» **Source data**:

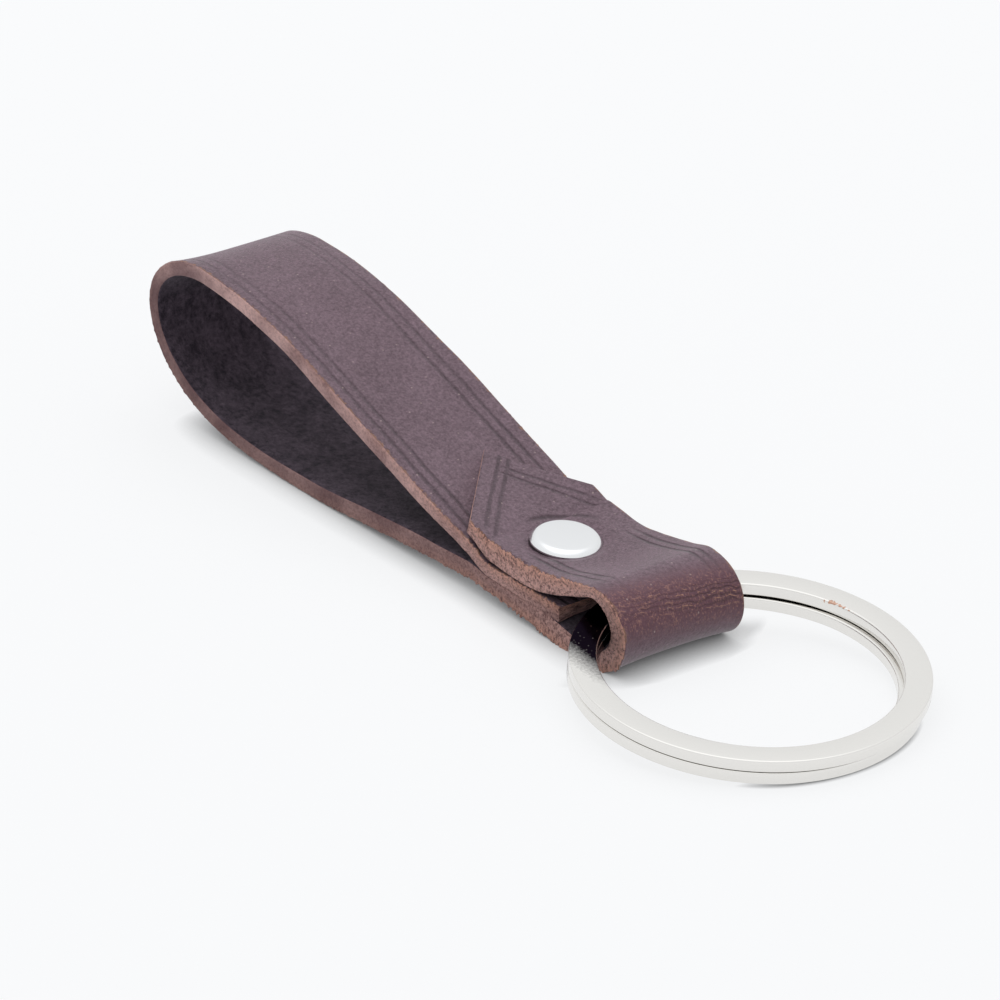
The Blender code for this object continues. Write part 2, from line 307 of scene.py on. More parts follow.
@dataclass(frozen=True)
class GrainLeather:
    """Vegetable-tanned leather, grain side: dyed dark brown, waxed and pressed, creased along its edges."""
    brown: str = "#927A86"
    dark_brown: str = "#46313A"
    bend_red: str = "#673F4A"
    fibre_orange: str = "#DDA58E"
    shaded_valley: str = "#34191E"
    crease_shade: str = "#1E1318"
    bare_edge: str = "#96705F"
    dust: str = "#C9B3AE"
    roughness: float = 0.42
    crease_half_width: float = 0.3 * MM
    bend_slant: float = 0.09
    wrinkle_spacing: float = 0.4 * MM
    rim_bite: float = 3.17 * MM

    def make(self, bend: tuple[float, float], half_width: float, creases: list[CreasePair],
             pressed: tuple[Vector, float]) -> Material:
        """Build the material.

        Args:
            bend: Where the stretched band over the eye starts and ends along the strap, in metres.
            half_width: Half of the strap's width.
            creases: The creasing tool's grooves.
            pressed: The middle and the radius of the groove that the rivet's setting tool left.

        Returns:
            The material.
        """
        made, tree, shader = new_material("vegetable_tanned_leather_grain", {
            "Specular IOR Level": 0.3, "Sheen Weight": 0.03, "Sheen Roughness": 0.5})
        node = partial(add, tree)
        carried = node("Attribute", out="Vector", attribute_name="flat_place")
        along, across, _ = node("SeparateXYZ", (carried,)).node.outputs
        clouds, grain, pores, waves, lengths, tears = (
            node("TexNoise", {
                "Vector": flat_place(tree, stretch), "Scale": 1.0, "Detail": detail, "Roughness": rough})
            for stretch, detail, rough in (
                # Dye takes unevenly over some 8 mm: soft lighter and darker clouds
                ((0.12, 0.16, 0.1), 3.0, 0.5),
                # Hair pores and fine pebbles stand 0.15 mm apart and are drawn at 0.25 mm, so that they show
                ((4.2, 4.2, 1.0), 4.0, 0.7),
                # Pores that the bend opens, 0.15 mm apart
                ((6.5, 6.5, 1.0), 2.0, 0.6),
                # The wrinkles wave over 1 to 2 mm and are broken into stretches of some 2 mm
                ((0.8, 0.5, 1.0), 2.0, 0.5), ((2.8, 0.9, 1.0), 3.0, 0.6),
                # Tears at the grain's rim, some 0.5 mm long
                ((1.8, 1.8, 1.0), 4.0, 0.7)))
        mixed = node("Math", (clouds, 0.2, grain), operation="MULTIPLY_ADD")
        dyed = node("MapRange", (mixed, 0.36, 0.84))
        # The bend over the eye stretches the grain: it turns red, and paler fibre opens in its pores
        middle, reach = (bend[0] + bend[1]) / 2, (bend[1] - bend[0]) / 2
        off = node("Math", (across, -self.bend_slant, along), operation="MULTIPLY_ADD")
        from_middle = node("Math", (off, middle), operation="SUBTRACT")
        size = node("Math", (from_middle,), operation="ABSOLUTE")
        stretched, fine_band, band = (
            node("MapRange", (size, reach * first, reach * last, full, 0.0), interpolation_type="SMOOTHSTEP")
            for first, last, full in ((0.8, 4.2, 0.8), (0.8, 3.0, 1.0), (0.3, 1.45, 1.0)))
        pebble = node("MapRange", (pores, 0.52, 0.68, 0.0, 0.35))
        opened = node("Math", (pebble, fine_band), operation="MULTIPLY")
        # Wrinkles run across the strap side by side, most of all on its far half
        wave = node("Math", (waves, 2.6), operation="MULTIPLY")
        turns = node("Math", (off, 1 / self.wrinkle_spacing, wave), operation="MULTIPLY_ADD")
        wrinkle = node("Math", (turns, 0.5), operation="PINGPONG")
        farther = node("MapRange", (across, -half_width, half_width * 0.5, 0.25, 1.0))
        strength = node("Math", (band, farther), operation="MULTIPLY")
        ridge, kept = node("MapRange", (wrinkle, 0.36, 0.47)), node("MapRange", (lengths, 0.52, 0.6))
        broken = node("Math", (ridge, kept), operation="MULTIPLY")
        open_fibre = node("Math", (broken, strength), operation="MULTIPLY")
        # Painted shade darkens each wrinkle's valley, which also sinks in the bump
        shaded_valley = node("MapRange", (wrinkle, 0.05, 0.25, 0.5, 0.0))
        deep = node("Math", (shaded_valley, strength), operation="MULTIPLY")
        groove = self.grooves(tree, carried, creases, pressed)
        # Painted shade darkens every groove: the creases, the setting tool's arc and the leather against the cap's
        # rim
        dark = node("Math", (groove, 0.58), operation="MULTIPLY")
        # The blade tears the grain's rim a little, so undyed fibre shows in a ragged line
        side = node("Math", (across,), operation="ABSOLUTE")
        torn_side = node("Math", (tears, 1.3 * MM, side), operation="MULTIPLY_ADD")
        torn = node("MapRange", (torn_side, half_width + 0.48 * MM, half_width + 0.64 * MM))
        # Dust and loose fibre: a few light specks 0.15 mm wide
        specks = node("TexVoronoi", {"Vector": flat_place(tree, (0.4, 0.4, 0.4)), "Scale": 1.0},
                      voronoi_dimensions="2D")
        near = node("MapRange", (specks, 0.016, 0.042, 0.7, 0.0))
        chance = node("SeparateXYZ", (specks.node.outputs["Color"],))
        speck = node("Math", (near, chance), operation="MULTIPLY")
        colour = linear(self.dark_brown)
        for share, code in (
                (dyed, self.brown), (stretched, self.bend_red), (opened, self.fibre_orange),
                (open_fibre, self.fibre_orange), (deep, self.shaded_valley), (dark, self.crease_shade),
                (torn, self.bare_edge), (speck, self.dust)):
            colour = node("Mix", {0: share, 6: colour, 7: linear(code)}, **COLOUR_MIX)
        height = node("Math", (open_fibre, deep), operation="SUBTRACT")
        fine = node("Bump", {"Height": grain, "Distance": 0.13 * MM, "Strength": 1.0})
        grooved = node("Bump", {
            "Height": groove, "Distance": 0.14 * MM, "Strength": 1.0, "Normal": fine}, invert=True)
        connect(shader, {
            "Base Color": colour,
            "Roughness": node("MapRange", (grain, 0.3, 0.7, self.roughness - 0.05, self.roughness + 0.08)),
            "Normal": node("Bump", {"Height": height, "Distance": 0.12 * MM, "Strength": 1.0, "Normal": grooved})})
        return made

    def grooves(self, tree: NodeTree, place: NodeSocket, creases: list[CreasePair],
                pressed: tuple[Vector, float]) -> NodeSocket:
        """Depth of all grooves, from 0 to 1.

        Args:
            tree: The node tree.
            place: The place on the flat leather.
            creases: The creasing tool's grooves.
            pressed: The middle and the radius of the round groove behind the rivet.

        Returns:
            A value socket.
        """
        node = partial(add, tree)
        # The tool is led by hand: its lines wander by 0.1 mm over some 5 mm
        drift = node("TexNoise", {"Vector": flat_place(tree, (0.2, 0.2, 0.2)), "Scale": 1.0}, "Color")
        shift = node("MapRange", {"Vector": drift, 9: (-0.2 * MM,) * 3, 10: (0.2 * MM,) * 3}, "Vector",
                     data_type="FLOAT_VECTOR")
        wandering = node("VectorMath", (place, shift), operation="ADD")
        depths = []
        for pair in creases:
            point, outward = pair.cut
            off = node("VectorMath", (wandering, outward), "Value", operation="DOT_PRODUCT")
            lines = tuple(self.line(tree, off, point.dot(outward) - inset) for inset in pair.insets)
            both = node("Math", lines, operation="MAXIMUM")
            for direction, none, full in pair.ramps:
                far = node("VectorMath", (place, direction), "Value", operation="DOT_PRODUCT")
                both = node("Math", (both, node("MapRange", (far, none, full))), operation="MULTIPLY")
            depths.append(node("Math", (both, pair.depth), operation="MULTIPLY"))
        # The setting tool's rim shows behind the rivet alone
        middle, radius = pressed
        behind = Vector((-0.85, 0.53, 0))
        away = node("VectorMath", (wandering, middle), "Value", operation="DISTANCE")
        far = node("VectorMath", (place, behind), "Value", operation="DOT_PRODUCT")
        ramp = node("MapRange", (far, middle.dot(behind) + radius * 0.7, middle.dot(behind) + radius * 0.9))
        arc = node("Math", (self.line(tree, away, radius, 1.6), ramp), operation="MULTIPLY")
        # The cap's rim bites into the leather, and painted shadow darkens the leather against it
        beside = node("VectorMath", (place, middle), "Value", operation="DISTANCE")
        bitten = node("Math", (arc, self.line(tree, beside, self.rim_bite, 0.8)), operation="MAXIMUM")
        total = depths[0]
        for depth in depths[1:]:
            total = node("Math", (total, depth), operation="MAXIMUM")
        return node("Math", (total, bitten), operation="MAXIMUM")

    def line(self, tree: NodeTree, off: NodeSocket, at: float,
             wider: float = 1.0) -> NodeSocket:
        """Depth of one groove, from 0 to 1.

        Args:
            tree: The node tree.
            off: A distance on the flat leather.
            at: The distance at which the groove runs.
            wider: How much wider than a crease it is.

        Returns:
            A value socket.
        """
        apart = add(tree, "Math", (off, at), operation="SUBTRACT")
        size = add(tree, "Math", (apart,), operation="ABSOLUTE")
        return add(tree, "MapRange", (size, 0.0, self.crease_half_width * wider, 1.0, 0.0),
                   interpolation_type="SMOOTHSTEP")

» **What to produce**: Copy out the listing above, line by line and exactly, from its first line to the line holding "pressed: The middle and the radius of the groove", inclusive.

» **Solution for this task**:
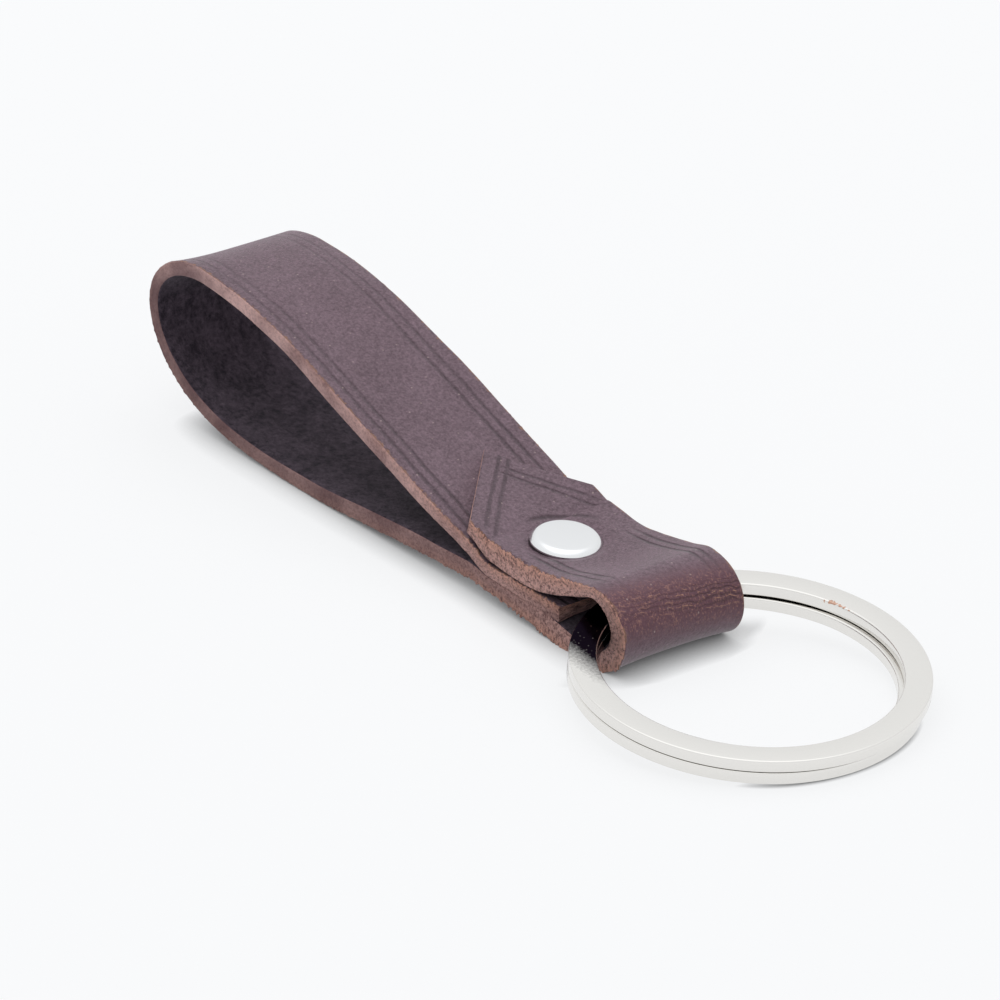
The Blender code for this object continues. Write part 2, from line 307 of scene.py on. More parts follow.
@dataclass(frozen=True)
class GrainLeather:
    """Vegetable-tanned leather, grain side: dyed dark brown, waxed and pressed, creased along its edges."""
    brown: str = "#927A86"
    dark_brown: str = "#46313A"
    bend_red: str = "#673F4A"
    fibre_orange: str = "#DDA58E"
    shaded_valley: str = "#34191E"
    crease_shade: str = "#1E1318"
    bare_edge: str = "#96705F"
    dust: str = "#C9B3AE"
    roughness: float = 0.42
    crease_half_width: float = 0.3 * MM
    bend_slant: float = 0.09
    wrinkle_spacing: float = 0.4 * MM
    rim_bite: float = 3.17 * MM

    def make(self, bend: tuple[float, float], half_width: float, creases: list[CreasePair],
             pressed: tuple[Vector, float]) -> Material:
        """Build the material.

        Args:
            bend: Where the stretched band over the eye starts and ends along the strap, in metres.
            half_width: Half of the strap's width.
            creases: The creasing tool's grooves.
            pressed: The middle and the radius of the groove that the rivet's setting tool left.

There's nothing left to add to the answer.